>> begin Given material
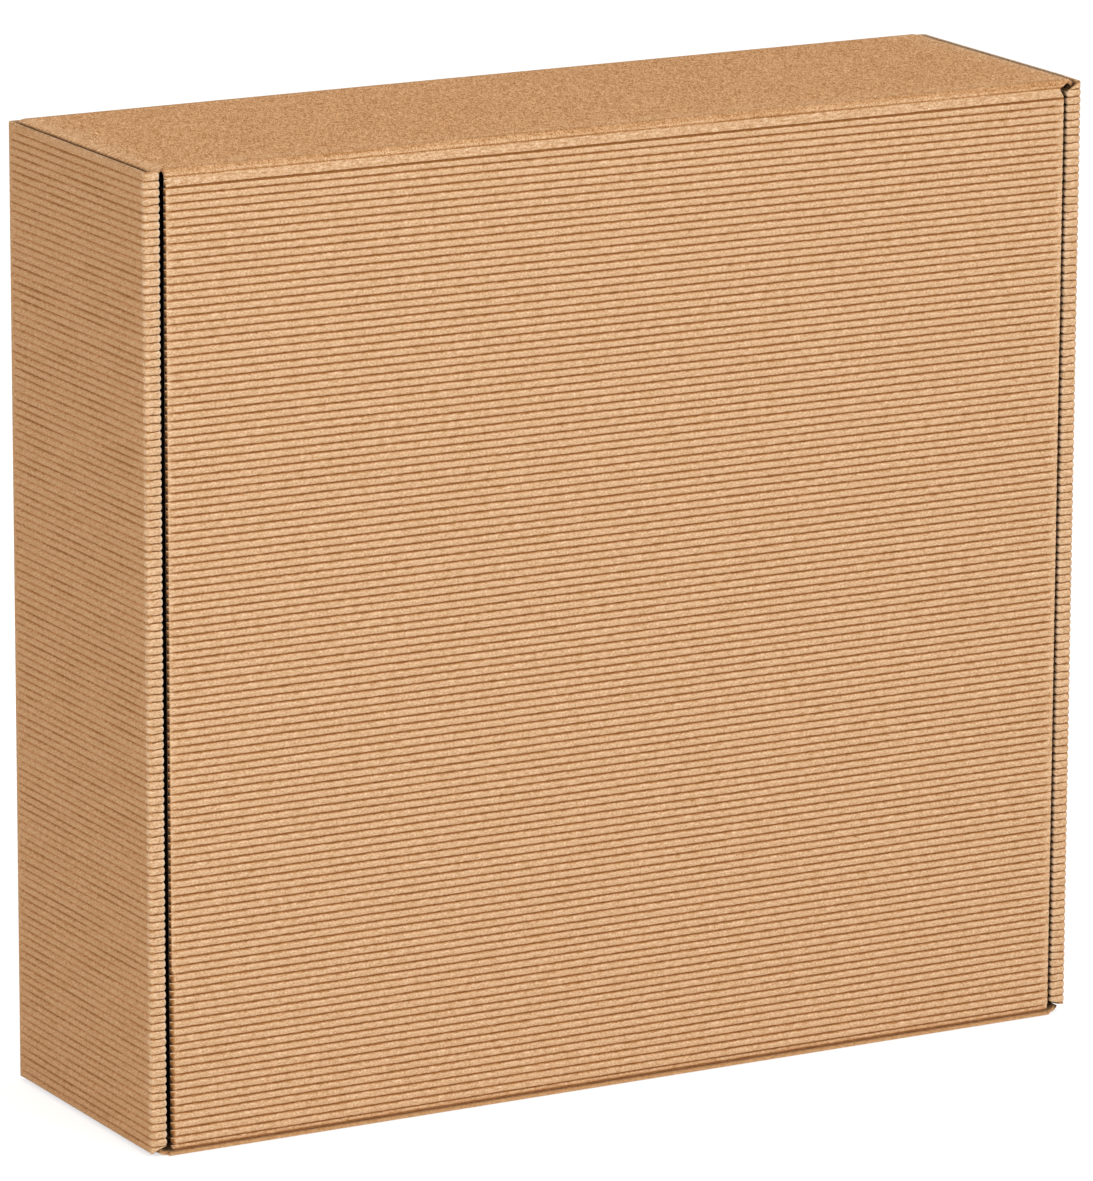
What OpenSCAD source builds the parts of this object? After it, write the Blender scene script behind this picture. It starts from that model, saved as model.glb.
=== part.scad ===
// Mailing box folded from open-flute corrugated board, standing closed on its front wall.
// The tray is one folded sheet: base, rear wall on top, front wall below, and two side walls
// that roll over the corner flaps. The lid hangs from the rear wall and its flap tucks inside.
// The base is at the back, the lid at the front, and the flutes lie outwards everywhere.
// X runs along the flutes of the lid, Y from the lid to the base, Z up. The origin is on the
// floor, in the middle of the box.

/* [Box] */
// Width over the two side walls
box_w = 335; // [200:1:500]
// Height from the front wall's outer face to the rear wall's outer face
box_h = 312; // [200:1:450]
// Depth from the lid's outer face to the base's outer face
box_d = 97; // [60:1:150]

/* [Board] */
// Thickness over the flutes
board_t = 1.3; // [1.2:0.05:1.6]
// Thickness of the flat liner
liner_t = 0.3; // [0.2:0.05:0.4]
// Thickness of the fluted sheet on the liner
medium_t = 0.25; // [0.2:0.05:0.3]
// Distance from one flute to the next
flute_pitch = 2.5; // [2.3:0.1:3.4]
// Width of the flat crest of a flute
crest_w = 1.1; // [0.8:0.05:1.3]

/* [Folds] */
// Inside radius of a creased fold
fold_r = 0.4; // [0.2:0.05:0.6]
// Thickness of the board where a crease has crushed it
crushed_t = 1.1; // [0.9:0.05:1.2]
// Least width of the crushed board beside a fold
crush_w = 1.6; // [1:0.1:2.4]
// Outside radius of the soft bend from a wall into its corner flap
flap_bend_r = 4.4; // [3.4:0.1:5]

/* [Side walls] */
// Air gap between two layers of a side wall
layer_gap = 0.5; // [0.3:0.05:0.8]
// Distance from the floor to a side wall's cut edge, and the same at the top
side_gap = 1.2; // [0.5:0.1:2]

/* [Corner flaps] */
// Height of a corner flap above its wall's outer face
flap_len = 60; // [30:1:90]
// Least distance from the opening to a corner flap's near edge
flap_relief = 5; // [4:0.5:12]

/* [Locking tabs] */
// Least length of a tab along the box's height
tab_len = 40; // [20:1:60]
// Distance between the middles of the two tabs of a side wall
tab_spacing = 150; // [100:1:180]
// Clearance round a tab in its slot
tab_clear = 0.25; // [0.2:0.05:0.4]

/* [Lid] */
// Slot between a cut end of the lid and the rim of the side wall
slot_w = 1.3; // [0.8:0.1:2]
// Clearance at the hinge, and between the tuck flap and the front wall
lid_gap = 0.3; // [0.3:0.05:0.5]
// Width of the crushed band of the lid under the hinge fold
hinge_band = 6; // [4:0.1:8]
// Distance from the box's top to the score line in that band
score_drop = 3; // [2:0.1:3.6]
// Depth of the score line
score_depth = 0.35; // [0.2:0.05:0.5]
// Width of the score line at the surface
score_w = 0.8; // [0.4:0.1:1.2]
// Radius of the lid's two lower corners
corner_r = 3; // [2:0.1:5]
// Distance from a rounded corner of the lid to the side of the tuck flap
tuck_inset = 1; // [0.5:0.1:4]
// Depth of the tuck flap, measured from the fold
tuck_depth = 38; // [20:1:42]
// Lean of the tuck flap away from the front wall, so that it swings out freely
tuck_lean = 4; // [3.9:0.1:6]
// Radius of the tuck flap's two free corners
tuck_r = 8; // [4:0.5:12]

/* [Hidden] */
$fn = 16;
kraft = [0.80, 0.62, 0.43];
valley_h = liner_t + medium_t;
fold_out = fold_r + board_t;
rim_w = 3 * board_t + 2 * layer_gap;
wall_w = box_w - 2 * (board_t + layer_gap + flap_bend_r);
lid_w = box_w - 2 * (rim_w + slot_w);
crush_end = fold_out + crush_w;
z_count = floor((box_h - 2 * crush_end) / flute_pitch);
z_first = (box_h - z_count * flute_pitch) / 2;
y_count = floor((box_d - 2 * crush_end) / flute_pitch);
y_first = -y_count * flute_pitch / 2;
flap_skip = ceil((flap_relief - box_d / 2 - y_first) / flute_pitch);
tab_flutes = ceil(tab_len / flute_pitch);
hinge_y = -box_d / 2 + board_t - crushed_t / 2;
hinge_z = box_h - board_t + crushed_t / 2;
lid_top = hinge_z - crushed_t / 2 - lid_gap;
tuck_fold_y = -box_d / 2 + fold_out;
tuck_fold_z = board_t + lid_gap + fold_out;
lid_count = floor((box_h - hinge_band - tuck_fold_z - crush_w) / flute_pitch);
lid_first = box_h - hinge_band - lid_count * flute_pitch;
tuck_count = floor((tuck_depth - fold_out - 2 * crush_w) / flute_pitch);
tuck_first = (tuck_depth - fold_out - tuck_count * flute_pitch) / 2;

// Flutes of a row, as points [place along the row, height over the liner's inner face]
function flute_points(first, count) = [
  for (i = [0 : count - 1]) each [
    [first + (i + 0.5) * flute_pitch - crest_w / 2, board_t],
    [first + (i + 0.5) * flute_pitch + crest_w / 2, board_t],
    [first + (i + 1) * flute_pitch, valley_h]
  ]
];

// Section of board that is fluted from end to end. X runs along the row, Y is the height
module fluted_section(first, count) {
  last = first + count * flute_pitch;
  polygon(concat([[first, 0], [first, valley_h]], flute_points(first, count), [[last, 0]]));
}

// Section of board from low to high, crushed outside its row of flutes
module board_section(low, high, first, count) {
  last = first + count * flute_pitch;
  polygon(concat(
    [[low, 0], [low, crushed_t], [first, crushed_t], [first, valley_h]],
    flute_points(first, count),
    [[last, crushed_t], [high, crushed_t], [high, 0]]
  ));
}

// Section of a square fold round the origin, from its -X side to its -Y side
module fold_section() {
  reach = fold_r + crushed_t;
  intersection() {
    difference() {
      circle(reach);
      circle(fold_r);
    }
    translate([-reach, -reach])
      square(reach);
  }
}

// Section of the air under the flutes of a row
module flute_air(first, count) {
  rise = board_t - valley_h;
  run = (flute_pitch - crest_w) / 2;
  slant = medium_t * norm([rise, run]) / rise;
  base_w = flute_pitch / 2 + (valley_h - liner_t) * run / rise - slant;
  top_w = crest_w / 2 + medium_t * run / rise - slant;
  for (i = [0 : count - 1])
    translate([first + (i + 0.5) * flute_pitch, 0])
      polygon([
        [-base_w, liner_t],
        [base_w, liner_t],
        [top_w, board_t - medium_t],
        [-top_w, board_t - medium_t]
      ]);
}

// Extrudes a section drawn as [Y, Z] along X, centred on the middle of the box
module along_x(len) {
  rotate([90, 0, 90])
    translate([0, 0, -len / 2])
      linear_extrude(len)
        children();
}

// Section of the front wall, with its flutes on the floor
module front_wall_section() {
  translate([0, board_t])
    mirror([0, 1])
      board_section(-box_d / 2, box_d / 2 - fold_out, y_first, y_count);
}

// Section of the rear wall, which ends in the bead that the lid turns round
module rear_wall_section() {
  translate([0, box_h - board_t])
    board_section(hinge_y, box_d / 2 - fold_out, y_first, y_count);
  translate([hinge_y, hinge_z])
    circle(crushed_t / 2);
}

// Section of the base
module base_section() {
  translate([box_d / 2 - board_t, 0])
    rotate(90)
      mirror([0, 1])
        board_section(fold_out, box_h - fold_out, z_first, z_count);
}

// Base, front wall and rear wall: one run of board with two folds
module trough() {
  along_x(wall_w) {
    front_wall_section();
    rear_wall_section();
    base_section();
    translate([box_d / 2 - fold_out, fold_out])
      mirror([1, 0])
        fold_section();
    translate([box_d / 2 - fold_out, box_h - fold_out])
      mirror([1, 0])
        mirror([0, 1])
          fold_section();
  }
}

// Section of a side wall drawn as [height of the board, Z], cut edge to cut edge
module side_section() {
  rotate(90)
    mirror([0, 1])
      board_section(side_gap, box_h - side_gap, z_first, z_count);
}

// The same section, kept to its flutes. It clears the front and rear walls
module inner_section(first = z_first, count = z_count) {
  rotate(90)
    mirror([0, 1])
      fluted_section(first, count);
}

// Straight run of wall of length len from the origin along +X, flutes towards +Y
module wall_run(len) {
  rotate([90, 0, 90])
    linear_extrude(len)
      children();
}

// Bend of a wall round the origin, from +X round to +Y, flutes outwards
module wall_bend() {
  rotate_extrude(angle = 90)
    translate([fold_r, 0])
      children();
}

// Strip of the base between the trough and the fold into the side wall, with the tab slots
module base_strip() {
  difference() {
    translate([wall_w / 2, box_d / 2 - board_t, 0])
      wall_run(box_w / 2 - fold_out - wall_w / 2)
        side_section();
    for (first = tab_firsts())
      translate([box_w / 2 - rim_w - tab_clear, box_d / 2 - 2 * board_t, first - tab_clear])
        cube([board_t + 2 * tab_clear, 3 * board_t, tab_flutes * flute_pitch + 2 * tab_clear]);
  }
}

// Heights at which the two tabs of a side wall start, each on a valley between flutes
function tab_firsts() = [
  for (side = [-1, 1])
    let (low = (box_h + side * tab_spacing - tab_flutes * flute_pitch) / 2)
      z_first + round((low - z_first) / flute_pitch) * flute_pitch
];

// Right side wall: out of the base, forwards, over the rim and back inside
module side_wall() {
  straight = box_d - 2 * fold_out;
  inner_x = box_w / 2 - rim_w;
  inner_len = box_d - fold_out - board_t - layer_gap;
  base_strip();
  translate([box_w / 2 - fold_out, box_d / 2 - fold_out, 0])
    wall_bend()
      side_section();
  translate([box_w / 2 - board_t, box_d / 2 - fold_out, 0])
    rotate(-90)
      wall_run(straight)
        side_section();
  translate([box_w / 2 - fold_out, -box_d / 2 + fold_out, 0])
    rotate(-90)
      wall_bend()
        side_section();
  translate([box_w / 2 - fold_out, -box_d / 2 + board_t, 0])
    rotate(180)
      wall_run(rim_w - 2 * fold_out)
        inner_section();
  translate([inner_x + fold_out, -box_d / 2 + fold_out, 0])
    rotate(180)
      wall_bend()
        inner_section();
  translate([inner_x + board_t, -box_d / 2 + fold_out, 0])
    rotate(90)
      wall_run(inner_len)
        inner_section();
  for (first = tab_firsts())
    translate([inner_x + board_t, -box_d / 2 + fold_out + inner_len, 0])
      rotate(90)
        wall_run(layer_gap + board_t - tab_clear)
          inner_section(first, tab_flutes);
}

// Section of a corner flap drawn as [height of the board, Y], kept clear of the opening
module flap_section() {
  rotate(90)
    mirror([0, 1])
      fluted_section(y_first + flap_skip * flute_pitch, y_count - flap_skip);
}

// Right corner flap of the front wall, bent up between the layers of the side wall
module corner_flap() {
  translate([wall_w / 2, 0, flap_bend_r]) {
    rotate([-90, 0, 0])
      rotate_extrude(angle = 90)
        translate([flap_bend_r - board_t, 0])
          flap_section();
    translate([flap_bend_r - board_t, 0, 0])
      linear_extrude(flap_len - flap_bend_r)
        flap_section();
  }
}

// Tray: one folded sheet
module tray() {
  color(kraft) {
    trough();
    for (side = [0, 1])
      mirror([side, 0, 0]) {
        side_wall();
        corner_flap();
        translate([0, 0, box_h])
          mirror([0, 0, 1])
            corner_flap();
      }
  }
}

// Section of board with open flutes, which a lid cut to its size shows at its ends
module open_section(low, high, first, count) {
  difference() {
    board_section(low, high, first, count);
    flute_air(first, count);
  }
}

// Section of the lid's panel, with the score line in its upper band
module panel_section() {
  difference() {
    translate([-box_d / 2 + board_t, 0])
      rotate(90)
        open_section(tuck_fold_z, lid_top, lid_first, lid_count);
    translate([-box_d / 2 + board_t - crushed_t, box_h - score_drop])
      polygon([[0, -score_w / 2], [score_depth, 0], [0, score_w / 2], [-board_t, 0]]);
  }
}

// Outline of the lid's panel seen from the front
module panel_outline() {
  low = tuck_fold_z - fold_r - crushed_t;
  translate([-lid_w / 2, low + corner_r])
    square([lid_w, box_h - low - corner_r]);
  translate([-lid_w / 2 + corner_r, low])
    square([lid_w - 2 * corner_r, box_h - low]);
  for (side = [-1, 1])
    translate([side * (lid_w / 2 - corner_r), low + corner_r])
      circle(corner_r);
}

// Panel with its side of the tuck fold, and with the two lower corners rounded
module lid_panel() {
  intersection() {
    along_x(lid_w) {
      panel_section();
      translate([tuck_fold_y, tuck_fold_z])
        fold_section();
    }
    translate([0, box_d / 2, 0])
      rotate([90, 0, 0])
        linear_extrude(2 * box_d)
          panel_outline();
  }
}

// Outline of the tuck flap seen from below, from the panel's outer face to the free edge
module tuck_outline() {
  wide = lid_w - 2 * (corner_r + tuck_inset);
  translate([-wide / 2, -fold_out])
    square([wide, tuck_depth - tuck_r]);
  translate([-wide / 2 + tuck_r, -fold_out])
    square([wide - 2 * tuck_r, tuck_depth]);
  for (side = [-1, 1])
    translate([side * (wide / 2 - tuck_r), tuck_depth - fold_out - tuck_r])
      circle(tuck_r);
}

// Tuck flap with its side of the fold. It leans up from the front wall
module tuck_flap() {
  translate([0, tuck_fold_y, tuck_fold_z])
    rotate([tuck_lean, 0, 0])
      intersection() {
        along_x(lid_w) {
          fold_section();
          translate([0, -fold_r])
            mirror([0, 1])
              open_section(0, tuck_depth - fold_out, tuck_first, tuck_count);
        }
        translate([0, 0, -2 * fold_out])
          linear_extrude(2 * fold_out)
            tuck_outline();
      }
}

// Lid: panel and tuck flap, one folded sheet
module lid() {
  color(kraft) {
    lid_panel();
    tuck_flap();
  }
}

tray();
lid();
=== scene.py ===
"""Dressed model of a folded mailing box of open-flute kraft board, which stands closed on its front wall.

Lengths are in metres. X runs along the lid's flutes, Y from the lid to the base, Z up from the floor.
"""
import logging
import math
from dataclasses import dataclass, field, replace
from enum import Enum

import bpy
import numpy as np
from mathutils import Matrix, Vector, noise


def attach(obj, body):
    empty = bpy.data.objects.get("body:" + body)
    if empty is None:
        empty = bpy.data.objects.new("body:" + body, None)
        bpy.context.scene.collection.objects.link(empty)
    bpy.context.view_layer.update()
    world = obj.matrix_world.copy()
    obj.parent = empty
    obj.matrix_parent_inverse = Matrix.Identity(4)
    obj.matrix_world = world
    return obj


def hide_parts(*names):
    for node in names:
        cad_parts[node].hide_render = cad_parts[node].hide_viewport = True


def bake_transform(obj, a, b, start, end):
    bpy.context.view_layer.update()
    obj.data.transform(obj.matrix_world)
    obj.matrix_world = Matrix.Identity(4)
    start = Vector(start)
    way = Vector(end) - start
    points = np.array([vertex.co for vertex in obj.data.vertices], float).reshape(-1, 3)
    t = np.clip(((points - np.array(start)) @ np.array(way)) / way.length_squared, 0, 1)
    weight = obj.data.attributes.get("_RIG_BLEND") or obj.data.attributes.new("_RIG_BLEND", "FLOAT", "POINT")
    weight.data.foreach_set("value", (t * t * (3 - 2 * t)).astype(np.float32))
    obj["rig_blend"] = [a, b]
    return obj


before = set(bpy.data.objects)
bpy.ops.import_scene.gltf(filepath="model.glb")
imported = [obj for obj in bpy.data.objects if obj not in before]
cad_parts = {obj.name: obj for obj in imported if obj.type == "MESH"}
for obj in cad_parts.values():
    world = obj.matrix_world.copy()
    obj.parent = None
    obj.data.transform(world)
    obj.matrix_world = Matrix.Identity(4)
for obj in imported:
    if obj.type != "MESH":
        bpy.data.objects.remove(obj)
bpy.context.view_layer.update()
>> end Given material
Return exactly the lines that run from the top of the listing above to the line containing "box_d = 97; // [60:1:150]", please, keeping both end lines and leaving out everything else.

= Reply to the task =
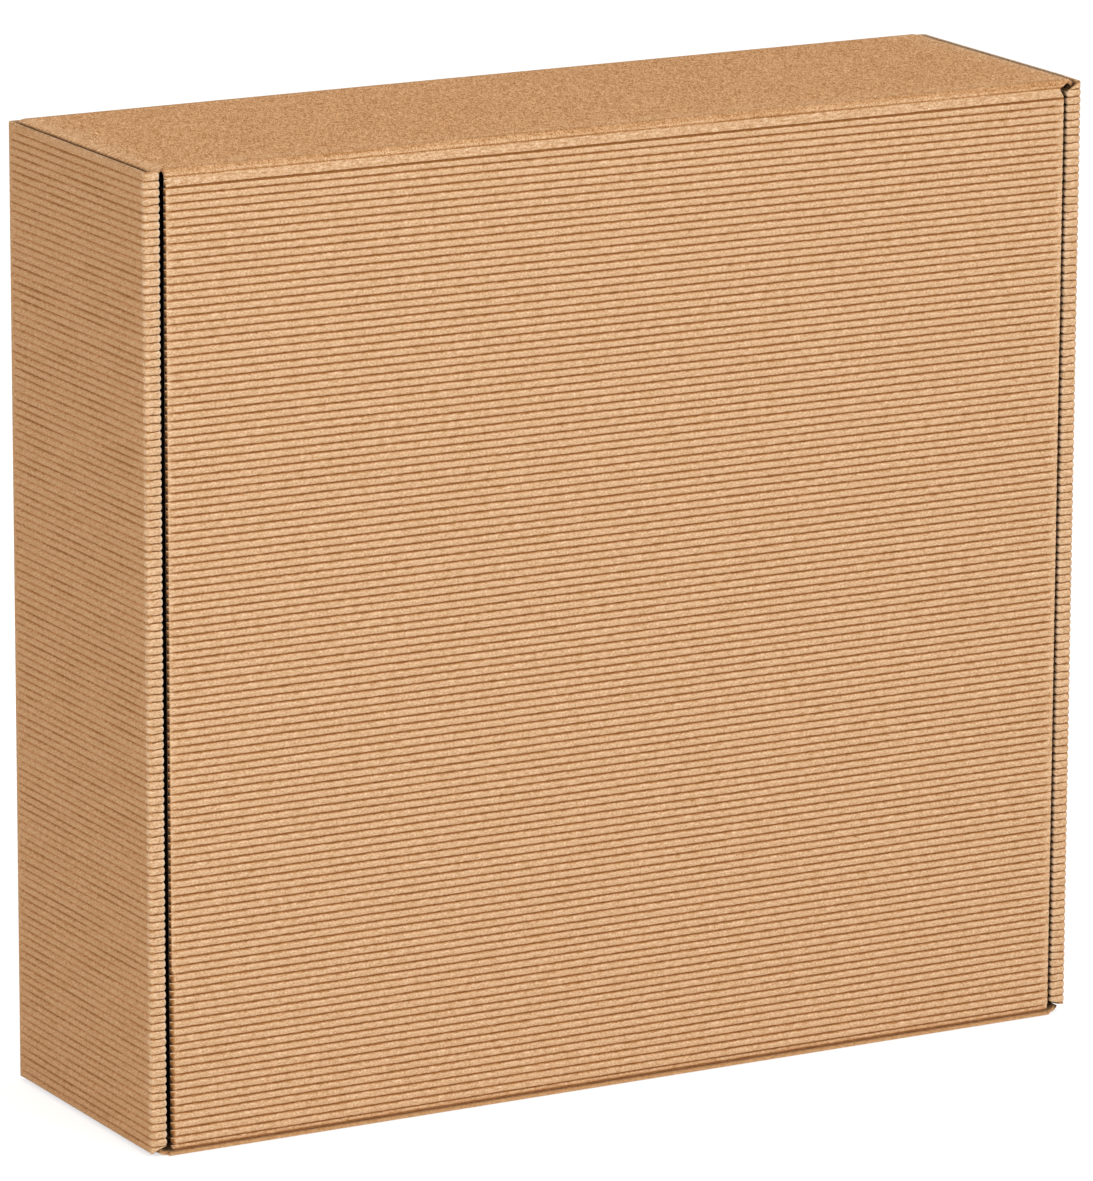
What OpenSCAD source builds the parts of this object? After it, write the Blender scene script behind this picture. It starts from that model, saved as model.glb.
=== part.scad ===
// Mailing box folded from open-flute corrugated board, standing closed on its front wall.
// The tray is one folded sheet: base, rear wall on top, front wall below, and two side walls
// that roll over the corner flaps. The lid hangs from the rear wall and its flap tucks inside.
// The base is at the back, the lid at the front, and the flutes lie outwards everywhere.
// X runs along the flutes of the lid, Y from the lid to the base, Z up. The origin is on the
// floor, in the middle of the box.

/* [Box] */
// Width over the two side walls
box_w = 335; // [200:1:500]
// Height from the front wall's outer face to the rear wall's outer face
box_h = 312; // [200:1:450]
// Depth from the lid's outer face to the base's outer face
box_d = 97; // [60:1:150]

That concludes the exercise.